The Panthers’ edge rush has been much maligned in 2018, and while some of that criticism could possibly have been better placed elsewhere, it is certainly true that this is an area the Panthers will be keen to improve this offseason.
That doesn’t mean the Panthers are completely without options at edge rusher – Mario Addison managed another solid season with nine sacks, 11 TFLs and 12 QB hits; a feat managed by only nine other defensive ends in the league. Given that the defensive line saw a decrease in productivity across the board, numbers of this sort suggest that starting Addison at one defensive end spot in 2019 should be considered a positive.
The Panthers also got positive contributions out of Efe Obada and Wes Horton in 2018, and while they are both free agents this coming offseason, it would be a shock not to see Obada back given his ERFA status and the development he has shown in just one season; while Wes Horton may cost more to keep, he has failed to take the step in becoming a starter that could have taken him out of the Panthers’ price range. Neither player has shown that they are in a position to step in as a full-time starter, but rotation pieces are extremely valuable at defensive end, especially if their cap numbers aren’t extortionate.
One big unknown for the Panthers at defensive end is obviously what will happen regarding Julius Peppers.
Following a remarkable 2017, Peppers was good but not great in 2018 and while it is highly likely that Peppers does look to retire, if he does want to continue playing, the Panthers would probably have some interesting in bringing him back. The key to all this – as it so often is – will be money; while Peppers is still a player worth having, the Panthers will probably not want to pay him the money he was able to demand last offseason coming off an 11-sack 2017. As with Torrey Smith on offense, the Panthers will likely be willing to pay a slight premium to keep Peppers around, but $5m is probably too much of a premium based on what he showed on the field in 2018 and the expectation that his play level is only going to go in one direction.

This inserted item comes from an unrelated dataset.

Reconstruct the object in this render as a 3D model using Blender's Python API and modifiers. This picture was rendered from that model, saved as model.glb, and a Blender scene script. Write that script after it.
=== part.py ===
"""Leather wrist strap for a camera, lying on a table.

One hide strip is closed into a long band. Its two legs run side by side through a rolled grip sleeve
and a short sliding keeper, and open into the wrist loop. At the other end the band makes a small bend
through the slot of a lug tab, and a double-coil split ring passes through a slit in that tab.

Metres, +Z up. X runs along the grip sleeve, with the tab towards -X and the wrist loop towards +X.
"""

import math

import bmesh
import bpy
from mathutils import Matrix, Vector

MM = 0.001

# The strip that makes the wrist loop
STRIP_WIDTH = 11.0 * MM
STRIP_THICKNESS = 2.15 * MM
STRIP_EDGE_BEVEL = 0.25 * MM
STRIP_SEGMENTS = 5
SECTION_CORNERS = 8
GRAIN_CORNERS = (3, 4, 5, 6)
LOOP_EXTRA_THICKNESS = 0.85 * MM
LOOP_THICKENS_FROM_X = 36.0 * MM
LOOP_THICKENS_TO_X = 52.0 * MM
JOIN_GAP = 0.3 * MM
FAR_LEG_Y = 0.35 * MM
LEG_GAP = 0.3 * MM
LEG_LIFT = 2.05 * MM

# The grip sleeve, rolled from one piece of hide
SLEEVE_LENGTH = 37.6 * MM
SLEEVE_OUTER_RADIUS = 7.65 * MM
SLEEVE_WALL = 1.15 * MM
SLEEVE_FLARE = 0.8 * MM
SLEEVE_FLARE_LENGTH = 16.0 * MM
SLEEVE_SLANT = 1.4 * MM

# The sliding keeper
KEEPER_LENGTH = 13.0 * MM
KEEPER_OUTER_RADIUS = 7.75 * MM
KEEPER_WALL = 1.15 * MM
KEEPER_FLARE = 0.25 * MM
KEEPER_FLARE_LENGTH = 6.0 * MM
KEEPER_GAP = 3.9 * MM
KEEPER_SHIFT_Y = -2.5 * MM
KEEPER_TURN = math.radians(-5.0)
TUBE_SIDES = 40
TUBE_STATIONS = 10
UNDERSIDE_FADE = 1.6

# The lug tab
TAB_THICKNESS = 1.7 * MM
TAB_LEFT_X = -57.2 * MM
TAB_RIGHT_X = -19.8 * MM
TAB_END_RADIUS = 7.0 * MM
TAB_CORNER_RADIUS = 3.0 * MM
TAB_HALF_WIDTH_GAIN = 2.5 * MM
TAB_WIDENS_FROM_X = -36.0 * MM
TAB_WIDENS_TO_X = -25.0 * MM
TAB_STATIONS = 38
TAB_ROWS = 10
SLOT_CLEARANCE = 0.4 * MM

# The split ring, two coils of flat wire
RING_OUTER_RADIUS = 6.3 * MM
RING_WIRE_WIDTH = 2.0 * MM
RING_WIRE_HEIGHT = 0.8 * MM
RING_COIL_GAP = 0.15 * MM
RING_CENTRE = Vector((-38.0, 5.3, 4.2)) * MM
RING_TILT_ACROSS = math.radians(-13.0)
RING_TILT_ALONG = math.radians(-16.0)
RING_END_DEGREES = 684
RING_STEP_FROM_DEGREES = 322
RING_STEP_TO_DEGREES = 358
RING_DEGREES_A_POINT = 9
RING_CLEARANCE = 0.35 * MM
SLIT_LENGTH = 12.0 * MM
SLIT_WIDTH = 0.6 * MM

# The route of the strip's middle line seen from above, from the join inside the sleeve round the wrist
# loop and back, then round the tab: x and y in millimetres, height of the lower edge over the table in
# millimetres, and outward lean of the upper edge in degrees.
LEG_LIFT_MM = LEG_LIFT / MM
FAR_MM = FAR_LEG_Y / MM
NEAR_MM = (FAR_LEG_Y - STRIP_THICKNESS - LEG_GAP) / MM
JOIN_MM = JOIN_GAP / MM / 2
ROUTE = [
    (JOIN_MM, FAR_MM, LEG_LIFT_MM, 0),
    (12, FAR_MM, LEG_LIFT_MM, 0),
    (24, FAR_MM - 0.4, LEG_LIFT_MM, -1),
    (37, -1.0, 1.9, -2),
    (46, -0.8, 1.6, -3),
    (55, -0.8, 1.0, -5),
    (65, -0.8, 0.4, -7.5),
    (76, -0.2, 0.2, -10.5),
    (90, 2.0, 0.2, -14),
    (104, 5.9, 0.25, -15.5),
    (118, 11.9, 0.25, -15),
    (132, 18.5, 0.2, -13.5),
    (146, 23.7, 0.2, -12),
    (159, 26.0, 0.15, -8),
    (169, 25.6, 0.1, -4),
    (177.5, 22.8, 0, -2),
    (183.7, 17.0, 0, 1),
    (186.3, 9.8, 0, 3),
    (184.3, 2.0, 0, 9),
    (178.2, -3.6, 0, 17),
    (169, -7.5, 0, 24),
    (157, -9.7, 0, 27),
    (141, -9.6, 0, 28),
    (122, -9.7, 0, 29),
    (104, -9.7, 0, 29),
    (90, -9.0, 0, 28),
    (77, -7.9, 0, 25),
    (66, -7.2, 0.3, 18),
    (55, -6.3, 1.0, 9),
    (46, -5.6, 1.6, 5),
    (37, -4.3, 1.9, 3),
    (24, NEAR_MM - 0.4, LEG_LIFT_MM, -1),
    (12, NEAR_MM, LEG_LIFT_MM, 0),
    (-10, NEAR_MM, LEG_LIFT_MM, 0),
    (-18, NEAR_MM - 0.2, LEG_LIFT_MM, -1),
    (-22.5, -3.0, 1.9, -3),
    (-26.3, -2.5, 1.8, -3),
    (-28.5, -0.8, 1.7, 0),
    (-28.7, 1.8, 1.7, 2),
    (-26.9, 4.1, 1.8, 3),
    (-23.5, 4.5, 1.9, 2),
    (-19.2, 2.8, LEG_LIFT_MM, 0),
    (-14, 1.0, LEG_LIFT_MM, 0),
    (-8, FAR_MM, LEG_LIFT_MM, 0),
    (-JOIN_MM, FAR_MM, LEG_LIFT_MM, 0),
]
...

The other defensive ends currently on the roster are Bryan Cox Jr. and Marquis Haynes, both of whom are likely to be back for training camp, but neither of whom has done enough to guarantee themselves a spot on the 2019 roster. Given that the Panthers are likely going to look to bring in at least one defensive end this offseason in an attempt to reinforce the pass rush, it would be no surprise at all if one or both of these players find themselves on the outside looking in in 2019.

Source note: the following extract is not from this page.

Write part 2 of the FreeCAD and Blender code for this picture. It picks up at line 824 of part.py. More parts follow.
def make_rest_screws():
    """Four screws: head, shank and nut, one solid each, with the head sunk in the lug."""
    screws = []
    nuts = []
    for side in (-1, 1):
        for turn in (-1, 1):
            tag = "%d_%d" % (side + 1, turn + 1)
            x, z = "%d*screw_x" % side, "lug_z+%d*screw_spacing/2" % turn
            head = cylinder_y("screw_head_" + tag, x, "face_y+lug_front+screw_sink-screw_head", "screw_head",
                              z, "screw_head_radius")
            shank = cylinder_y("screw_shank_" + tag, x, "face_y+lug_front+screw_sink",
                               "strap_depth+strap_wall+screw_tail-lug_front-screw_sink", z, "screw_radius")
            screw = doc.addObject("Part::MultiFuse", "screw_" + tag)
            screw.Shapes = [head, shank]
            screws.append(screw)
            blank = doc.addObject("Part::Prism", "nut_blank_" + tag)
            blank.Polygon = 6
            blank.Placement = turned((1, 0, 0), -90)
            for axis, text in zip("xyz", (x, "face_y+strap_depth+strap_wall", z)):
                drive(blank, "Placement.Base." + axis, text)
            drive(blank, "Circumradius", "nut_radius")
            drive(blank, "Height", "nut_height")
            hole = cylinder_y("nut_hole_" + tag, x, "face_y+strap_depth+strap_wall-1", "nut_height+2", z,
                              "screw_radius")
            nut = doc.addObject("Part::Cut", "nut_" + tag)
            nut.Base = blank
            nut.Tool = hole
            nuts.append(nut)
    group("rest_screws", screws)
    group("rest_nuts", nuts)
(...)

In terms of the Panthers’ options at edge rusher in free agency in the draft, it should come as little shock that the elite edge rushers such as Demarcus Lawrence are likely to be well outside of the Panthers’ price range. Given that the Panthers likely won’t want to go into the draft having to draft an edge rusher, it wouldn’t be surprising to see them sign somebody to address the issue – especially if one or both of Peppers and Horton do not return – but this may well be on a shorter-term, middle-tier contract rather than a big-name star. One name it might be worth keeping an eye on is Robert Quinn, who is rumored to be a possible cap casualty for the Dolphins and who could offer some value depending on where his price range ends up being. Quinn’s sack total of 6.5 might not jump off the screen, but his 15 QB hits and nine TFLs are both the best since his 10.5 sacks Pro Bowl season in 2014. Quinn might not be an All-Pro any more, but at 28, there looks to be plenty left in the tank.
Of course, the main focus for the Panthers in terms of the defensive end position may be the draft, as this is seen as one of the stronger edge classes in recent years – especially in terms of the talents likely to be available on the second day of the draft. The Panthers could go edge rusher as early as 16, but even if the Panthers don’t go that way in the first round, it seems likely that at least one of their presumed four top-120 picks will go on a pass rusher.
As with defensive tackle, the Panthers likely aren’t as poor at edge rusher than the surface numbers suggest – the fact that every single one of the Panthers’ pass rushers saw a decline or stagnation in their productivity suggests that the issue doesn’t lie with their talent but rather with the issues of the defensive coaches. Adding an edge rusher seems all-but-certain at this point, but don’t be surprised if the Panthers don’t go after the position as hard as might initially be imagined.